■■■ 北斎と広重からの学び 2013.1.23 ■■■

   早朝出立

朝一番に出立する旅人達の姿を描きたくなるのはよくわかる。両者の作品を眺めてみよう。

○葛飾北斎 富嶽三十六景 「甲州伊沢暁」
街道シリーズの作品と間違いそう。明けゆく空の下での、笛吹川沿いの宿場が俯瞰的に描かれているからだ。
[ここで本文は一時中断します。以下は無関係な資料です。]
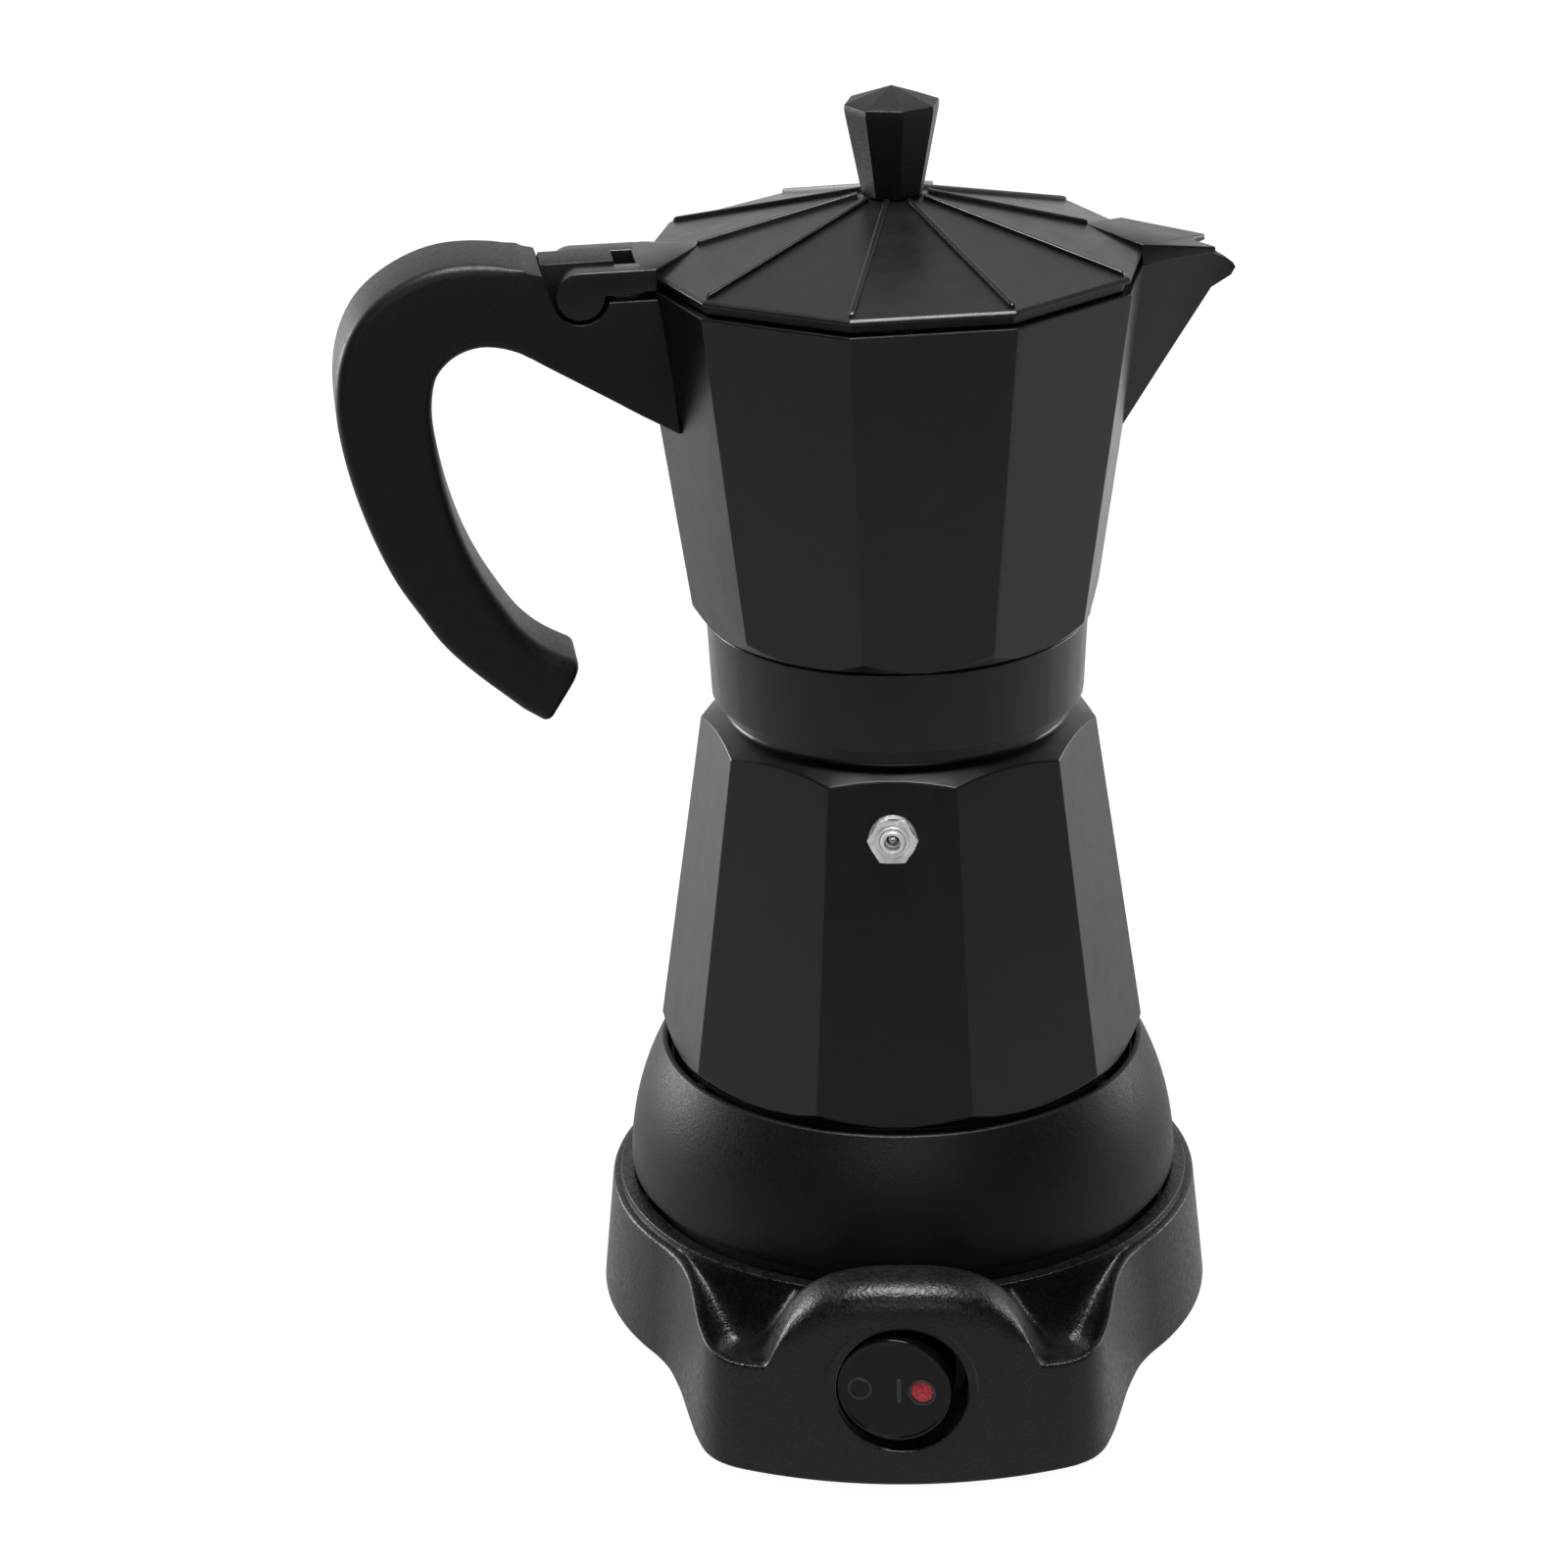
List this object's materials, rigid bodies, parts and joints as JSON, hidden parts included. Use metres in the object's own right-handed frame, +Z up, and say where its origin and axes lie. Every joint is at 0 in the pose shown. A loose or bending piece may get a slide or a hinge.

早朝の旅立ちの人達であわただしい様子が見て取れる。
そのなかで富士山の情景は、朝霧が立ち込めているなかでの眺めなので、まだまだほの暗くモノトーン状態。
しかし、川面はすでに陽の光を反射しており、木々もその光を浴びてはっきり見えるまでになっている。
一方、当の旅人達は身支度に忙しく、とても、そんな景色を眺めている暇もない。しかし、朝日が自分達に当たり始めていることには気付いている筈。宿場町を出て、ふと富士を眺めた瞬間、感動を覚えるのであろう。
そんな心情描写を狙った絵なのだと思われる。

○広重 東海道五十三次 「三島(朝霧)」
夜明けの朝霧の中、三嶋大社の鳥居前を行く旅人を描いた作品。東海道中シリーズであるからして、雪、雨、夜の景色ではなく、旅人を題材にしているという点で、これを広重の代表作と見なしてもよいのでは。
実際、見事なイラストである。霧にけぶる状態なので、少し離れている旅人はよく見えない。それをシルエットで表現しているのが秀逸。樹木もモノトーン。それらが背景となり、3次元空間的効果を生み出し、なんとも幻想的。
一方で絵の中心の旅人達は詳しく描かれている。徒歩、籠、馬で箱根路に向かって進んでいるところだが、寒さを和らげるため身体を包んで、顔を伏せている状態。一方、駕篭かきはさあこれからということで肌を露出させて元気一杯。

(ご注意)
本稿の意図は、マインドセットからの解放につながるような、鑑賞手引きの提供です。こんな話に興味を覚える方のためのもので、浮世絵の素人芸術論を展開している訳ではありません。尚、現段階では、ウエブ上の閲覧対象としては、アダチ版画拡大版をお勧めします。